What to work on: Report only the number of lines in the records that contain the word "code".

[CAD and scene scripts]
────────────────────────────────────────
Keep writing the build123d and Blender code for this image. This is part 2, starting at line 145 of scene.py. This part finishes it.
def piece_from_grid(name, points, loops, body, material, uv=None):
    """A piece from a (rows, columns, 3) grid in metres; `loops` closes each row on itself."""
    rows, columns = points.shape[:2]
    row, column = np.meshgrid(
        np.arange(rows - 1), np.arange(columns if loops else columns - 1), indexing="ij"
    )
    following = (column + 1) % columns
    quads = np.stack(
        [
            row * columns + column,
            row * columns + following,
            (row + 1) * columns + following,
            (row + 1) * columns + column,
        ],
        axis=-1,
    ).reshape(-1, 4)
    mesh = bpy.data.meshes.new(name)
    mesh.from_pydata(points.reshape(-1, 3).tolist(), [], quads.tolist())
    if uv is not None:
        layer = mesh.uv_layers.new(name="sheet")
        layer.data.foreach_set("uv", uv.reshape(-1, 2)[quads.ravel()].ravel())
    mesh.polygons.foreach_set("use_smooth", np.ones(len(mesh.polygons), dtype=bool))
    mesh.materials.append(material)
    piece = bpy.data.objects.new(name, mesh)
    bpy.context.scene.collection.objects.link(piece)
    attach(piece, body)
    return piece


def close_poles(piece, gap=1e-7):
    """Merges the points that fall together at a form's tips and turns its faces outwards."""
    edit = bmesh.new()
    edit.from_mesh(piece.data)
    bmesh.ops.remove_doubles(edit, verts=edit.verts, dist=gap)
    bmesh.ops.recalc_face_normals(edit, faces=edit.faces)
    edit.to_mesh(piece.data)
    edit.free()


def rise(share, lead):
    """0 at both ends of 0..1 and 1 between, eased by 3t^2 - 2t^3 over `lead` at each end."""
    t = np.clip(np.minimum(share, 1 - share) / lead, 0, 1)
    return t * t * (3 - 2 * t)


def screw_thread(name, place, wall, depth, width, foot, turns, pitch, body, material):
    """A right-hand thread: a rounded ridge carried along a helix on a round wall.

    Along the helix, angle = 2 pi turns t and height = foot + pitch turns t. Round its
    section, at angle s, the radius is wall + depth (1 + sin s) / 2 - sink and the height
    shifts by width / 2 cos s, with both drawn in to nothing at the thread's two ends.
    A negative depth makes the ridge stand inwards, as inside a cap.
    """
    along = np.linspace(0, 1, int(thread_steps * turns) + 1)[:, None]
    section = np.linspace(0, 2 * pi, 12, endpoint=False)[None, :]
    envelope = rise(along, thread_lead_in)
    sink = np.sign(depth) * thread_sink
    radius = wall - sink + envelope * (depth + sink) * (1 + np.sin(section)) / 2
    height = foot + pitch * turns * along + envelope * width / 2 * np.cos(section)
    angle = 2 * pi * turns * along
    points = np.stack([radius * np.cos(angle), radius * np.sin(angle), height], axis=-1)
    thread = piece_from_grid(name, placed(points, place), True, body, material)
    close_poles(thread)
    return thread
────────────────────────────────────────
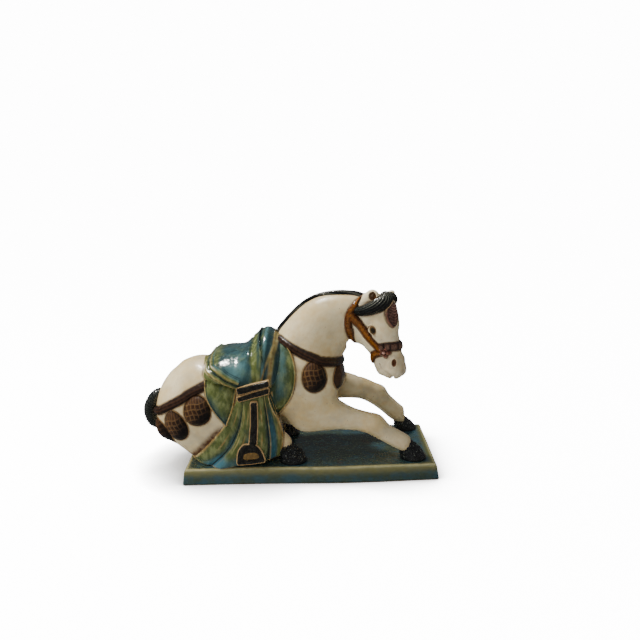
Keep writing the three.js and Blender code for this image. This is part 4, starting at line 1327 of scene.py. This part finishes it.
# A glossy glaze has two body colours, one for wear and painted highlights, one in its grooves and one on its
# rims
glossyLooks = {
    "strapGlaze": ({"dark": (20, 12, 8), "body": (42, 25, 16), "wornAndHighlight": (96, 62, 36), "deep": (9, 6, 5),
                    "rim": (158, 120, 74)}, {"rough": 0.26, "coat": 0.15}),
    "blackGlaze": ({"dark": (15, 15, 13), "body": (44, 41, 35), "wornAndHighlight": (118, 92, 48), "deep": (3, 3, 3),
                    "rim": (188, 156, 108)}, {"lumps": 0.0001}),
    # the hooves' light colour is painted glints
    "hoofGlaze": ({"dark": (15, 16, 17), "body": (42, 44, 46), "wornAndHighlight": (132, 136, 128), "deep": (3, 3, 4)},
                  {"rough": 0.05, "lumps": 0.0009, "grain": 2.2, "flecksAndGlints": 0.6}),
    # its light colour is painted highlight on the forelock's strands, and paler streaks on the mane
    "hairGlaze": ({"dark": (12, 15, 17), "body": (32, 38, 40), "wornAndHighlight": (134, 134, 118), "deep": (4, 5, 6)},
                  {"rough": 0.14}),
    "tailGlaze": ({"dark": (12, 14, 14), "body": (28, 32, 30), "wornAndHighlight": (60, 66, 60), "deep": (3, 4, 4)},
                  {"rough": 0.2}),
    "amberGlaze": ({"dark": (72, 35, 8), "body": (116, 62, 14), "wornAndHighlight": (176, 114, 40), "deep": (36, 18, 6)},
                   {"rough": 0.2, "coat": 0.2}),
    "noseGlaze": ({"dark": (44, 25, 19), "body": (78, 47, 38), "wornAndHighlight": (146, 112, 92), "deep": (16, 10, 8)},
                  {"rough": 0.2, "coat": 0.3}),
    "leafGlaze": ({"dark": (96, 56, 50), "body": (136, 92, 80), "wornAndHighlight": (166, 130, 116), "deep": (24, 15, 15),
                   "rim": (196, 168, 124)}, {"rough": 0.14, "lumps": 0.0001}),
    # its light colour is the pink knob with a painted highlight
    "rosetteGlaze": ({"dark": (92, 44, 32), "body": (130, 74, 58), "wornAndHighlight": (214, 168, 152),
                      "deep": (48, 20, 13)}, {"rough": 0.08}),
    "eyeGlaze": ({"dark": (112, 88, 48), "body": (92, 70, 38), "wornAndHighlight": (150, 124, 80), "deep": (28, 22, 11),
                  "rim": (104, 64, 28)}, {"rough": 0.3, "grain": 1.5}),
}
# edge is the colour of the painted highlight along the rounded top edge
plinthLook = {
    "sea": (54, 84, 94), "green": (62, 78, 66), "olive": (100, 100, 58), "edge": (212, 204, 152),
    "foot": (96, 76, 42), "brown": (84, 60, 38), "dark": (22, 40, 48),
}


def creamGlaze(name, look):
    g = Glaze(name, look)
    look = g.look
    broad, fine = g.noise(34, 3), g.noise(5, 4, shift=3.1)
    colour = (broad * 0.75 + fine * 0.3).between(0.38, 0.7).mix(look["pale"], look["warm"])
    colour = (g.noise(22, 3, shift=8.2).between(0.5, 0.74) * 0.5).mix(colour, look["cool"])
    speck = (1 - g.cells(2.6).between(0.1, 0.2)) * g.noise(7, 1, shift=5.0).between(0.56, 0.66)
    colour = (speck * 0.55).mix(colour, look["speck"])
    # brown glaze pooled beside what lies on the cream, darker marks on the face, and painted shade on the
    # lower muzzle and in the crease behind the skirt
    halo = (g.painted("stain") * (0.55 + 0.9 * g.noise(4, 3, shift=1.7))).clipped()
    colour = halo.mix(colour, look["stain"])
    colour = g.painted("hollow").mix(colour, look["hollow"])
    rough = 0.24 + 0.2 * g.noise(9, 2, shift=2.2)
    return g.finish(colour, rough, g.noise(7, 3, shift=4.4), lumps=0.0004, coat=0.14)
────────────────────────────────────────
Result below: 2